Saturday, 14 December 2024, 00:39

gaulislam edisi 465/tahun ke-9 (17 Dzulhijjah 1437 H/ 19 September 2016)

 

Su’uzhan adalah suatu sifat atau karakter yang senantiasa curiga atau berpendapat negatif kepada suatu masalah atau kondisi. Kalo kamu punya persoalan dan itu membuat kamu menderita, kamu mikirnya yang buruk dan kadang menyalahkan pihak lain. Wah, nggak asik banget kalo kamu sampe kayak gitu. Padahal, belum tentu apa yang kamu tuduhkan itu benar. Lha wong namanya juga berburuk sangka. Harusnya kan introspeksi, siapa tahu emang diri kita yang salah. Nggak usah nyari kambing hitam segala. Ok?

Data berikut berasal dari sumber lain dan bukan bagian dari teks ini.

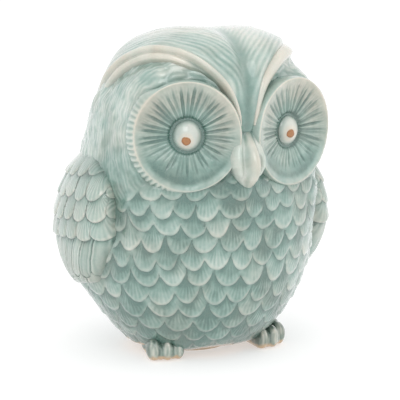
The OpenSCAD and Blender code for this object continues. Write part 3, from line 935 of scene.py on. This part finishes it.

Tapi, ya emang selalu ada orang yang kayak gitu. Buruk sangka jadi kebiasaan dalam menilai orang lain. Kamu mungkin pernah ngalami dicurigai oleh teman kamu, atau kamu sendiri yang malah mencurigai temanmu. Curiga sih boleh aja, asal jangan buruk sangkamu mengalahkan kecurigaan yang awalnya dibolehkan. Itu sebabnya emang kudu ati-ati sebelum melakukan tuduhan kepada orang lain. Jangan sampe kamu dicap tukang fitnah dan selalu berburuk sangka.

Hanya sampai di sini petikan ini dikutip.